- [INPUT FOR THIS TASK]
◇ ◇ ◇ ◇

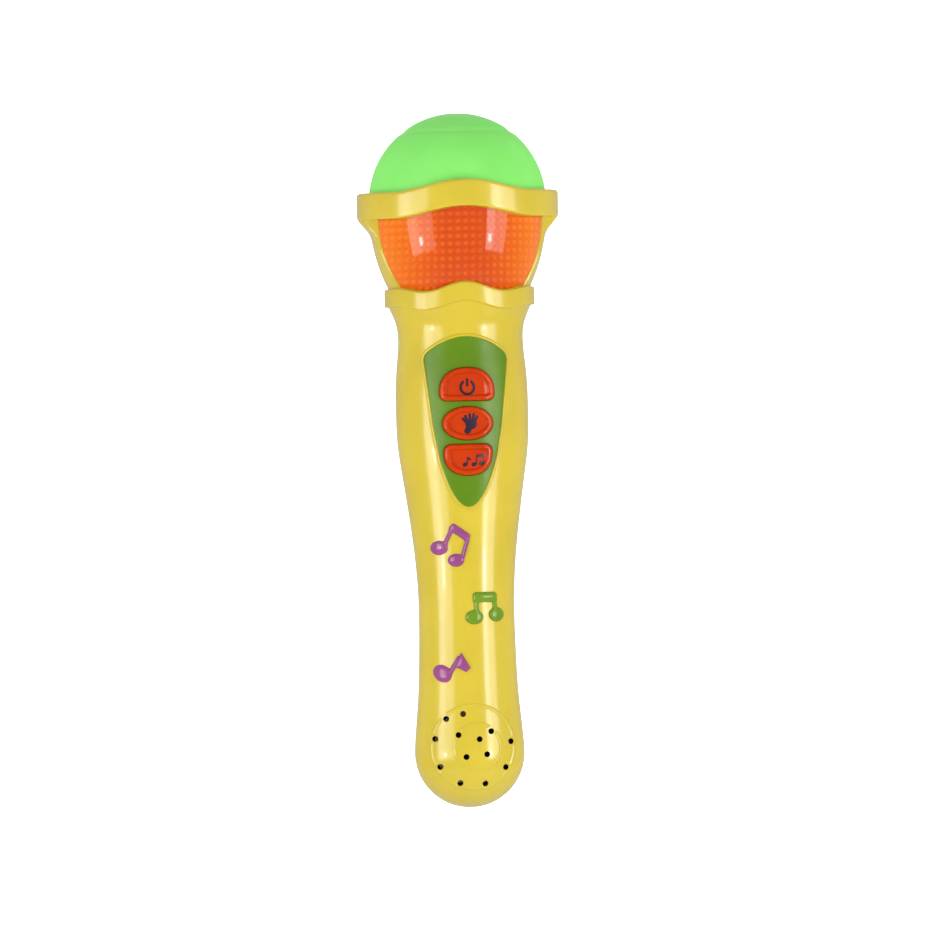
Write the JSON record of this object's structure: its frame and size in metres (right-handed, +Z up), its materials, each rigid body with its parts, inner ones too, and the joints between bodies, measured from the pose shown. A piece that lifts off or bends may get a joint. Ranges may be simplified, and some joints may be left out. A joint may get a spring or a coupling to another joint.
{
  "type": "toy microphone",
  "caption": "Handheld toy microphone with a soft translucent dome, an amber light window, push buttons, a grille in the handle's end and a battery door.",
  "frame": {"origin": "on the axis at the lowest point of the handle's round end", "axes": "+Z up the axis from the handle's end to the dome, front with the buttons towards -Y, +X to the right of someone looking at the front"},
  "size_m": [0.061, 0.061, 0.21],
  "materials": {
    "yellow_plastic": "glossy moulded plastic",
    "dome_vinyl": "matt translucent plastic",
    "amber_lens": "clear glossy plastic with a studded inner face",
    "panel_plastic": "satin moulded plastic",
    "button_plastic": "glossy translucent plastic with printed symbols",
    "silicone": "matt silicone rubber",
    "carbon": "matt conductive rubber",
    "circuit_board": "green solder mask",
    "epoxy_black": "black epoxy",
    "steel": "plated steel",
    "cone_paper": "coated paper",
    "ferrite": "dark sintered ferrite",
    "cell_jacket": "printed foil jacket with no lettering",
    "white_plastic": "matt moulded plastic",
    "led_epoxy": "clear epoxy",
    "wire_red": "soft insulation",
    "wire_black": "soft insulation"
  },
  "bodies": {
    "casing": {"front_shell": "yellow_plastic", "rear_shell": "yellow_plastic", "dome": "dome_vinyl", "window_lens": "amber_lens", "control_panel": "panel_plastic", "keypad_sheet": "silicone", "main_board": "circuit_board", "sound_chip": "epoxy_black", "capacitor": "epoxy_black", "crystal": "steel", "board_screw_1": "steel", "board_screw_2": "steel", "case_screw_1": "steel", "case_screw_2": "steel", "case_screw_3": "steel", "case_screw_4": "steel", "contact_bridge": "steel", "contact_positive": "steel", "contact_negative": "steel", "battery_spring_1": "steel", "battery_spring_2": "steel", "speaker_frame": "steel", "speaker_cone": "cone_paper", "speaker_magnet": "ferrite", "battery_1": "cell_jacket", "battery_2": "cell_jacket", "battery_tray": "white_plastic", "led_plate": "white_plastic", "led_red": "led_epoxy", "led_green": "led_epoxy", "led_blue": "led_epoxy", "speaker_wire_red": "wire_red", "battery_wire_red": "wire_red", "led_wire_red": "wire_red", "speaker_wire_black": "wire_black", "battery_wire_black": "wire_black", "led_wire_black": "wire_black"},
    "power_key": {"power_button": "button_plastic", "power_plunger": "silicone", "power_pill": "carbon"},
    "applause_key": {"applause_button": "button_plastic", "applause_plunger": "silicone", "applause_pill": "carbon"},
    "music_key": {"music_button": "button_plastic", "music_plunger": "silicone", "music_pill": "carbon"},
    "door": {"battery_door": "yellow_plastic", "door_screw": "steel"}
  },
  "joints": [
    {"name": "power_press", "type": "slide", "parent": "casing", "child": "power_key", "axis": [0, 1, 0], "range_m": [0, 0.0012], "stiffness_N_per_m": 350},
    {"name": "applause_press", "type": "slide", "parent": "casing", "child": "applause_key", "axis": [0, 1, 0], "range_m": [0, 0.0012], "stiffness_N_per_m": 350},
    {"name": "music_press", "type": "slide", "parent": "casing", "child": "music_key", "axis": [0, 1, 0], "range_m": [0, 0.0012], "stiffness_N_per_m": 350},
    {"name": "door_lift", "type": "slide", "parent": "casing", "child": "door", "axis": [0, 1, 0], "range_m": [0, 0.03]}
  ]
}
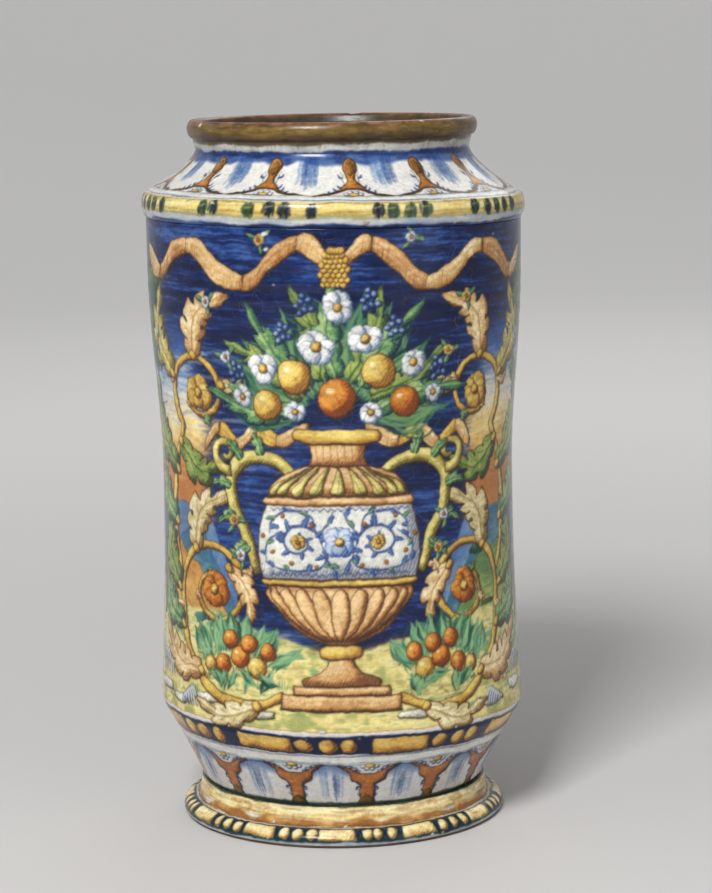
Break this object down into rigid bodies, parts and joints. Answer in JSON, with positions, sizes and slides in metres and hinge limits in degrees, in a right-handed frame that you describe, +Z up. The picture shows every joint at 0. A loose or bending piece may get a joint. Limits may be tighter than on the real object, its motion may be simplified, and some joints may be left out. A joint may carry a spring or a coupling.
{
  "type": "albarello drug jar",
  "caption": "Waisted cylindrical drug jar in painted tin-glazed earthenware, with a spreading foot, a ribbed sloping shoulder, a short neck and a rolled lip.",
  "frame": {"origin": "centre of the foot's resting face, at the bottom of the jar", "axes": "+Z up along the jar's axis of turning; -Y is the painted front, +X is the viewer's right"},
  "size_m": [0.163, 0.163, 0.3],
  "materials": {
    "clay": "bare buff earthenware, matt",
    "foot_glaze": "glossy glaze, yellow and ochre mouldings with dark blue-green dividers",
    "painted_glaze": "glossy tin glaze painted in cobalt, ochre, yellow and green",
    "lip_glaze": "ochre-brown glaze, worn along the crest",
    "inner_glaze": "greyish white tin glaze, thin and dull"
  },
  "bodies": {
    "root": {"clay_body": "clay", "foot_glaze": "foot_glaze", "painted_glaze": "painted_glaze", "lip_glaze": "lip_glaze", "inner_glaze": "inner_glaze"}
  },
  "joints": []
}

◇ ◇ ◇ ◇

Quote, word for word, every line starting at the one that contains "Break this object" and ending with the final line of the entries.

- [WRITTEN ANSWER]
Break this object down into rigid bodies, parts and joints. Answer in JSON, with positions, sizes and slides in metres and hinge limits in degrees, in a right-handed frame that you describe, +Z up. The picture shows every joint at 0. A loose or bending piece may get a joint. Limits may be tighter than on the real object, its motion may be simplified, and some joints may be left out. A joint may carry a spring or a coupling.
{
  "type": "albarello drug jar",
  "caption": "Waisted cylindrical drug jar in painted tin-glazed earthenware, with a spreading foot, a ribbed sloping shoulder, a short neck and a rolled lip.",
  "frame": {"origin": "centre of the foot's resting face, at the bottom of the jar", "axes": "+Z up along the jar's axis of turning; -Y is the painted front, +X is the viewer's right"},
  "size_m": [0.163, 0.163, 0.3],
  "materials": {
    "clay": "bare buff earthenware, matt",
    "foot_glaze": "glossy glaze, yellow and ochre mouldings with dark blue-green dividers",
    "painted_glaze": "glossy tin glaze painted in cobalt, ochre, yellow and green",
    "lip_glaze": "ochre-brown glaze, worn along the crest",
    "inner_glaze": "greyish white tin glaze, thin and dull"
  },
  "bodies": {
    "root": {"clay_body": "clay", "foot_glaze": "foot_glaze", "painted_glaze": "painted_glaze", "lip_glaze": "lip_glaze", "inner_glaze": "inner_glaze"}
  },
  "joints": []
}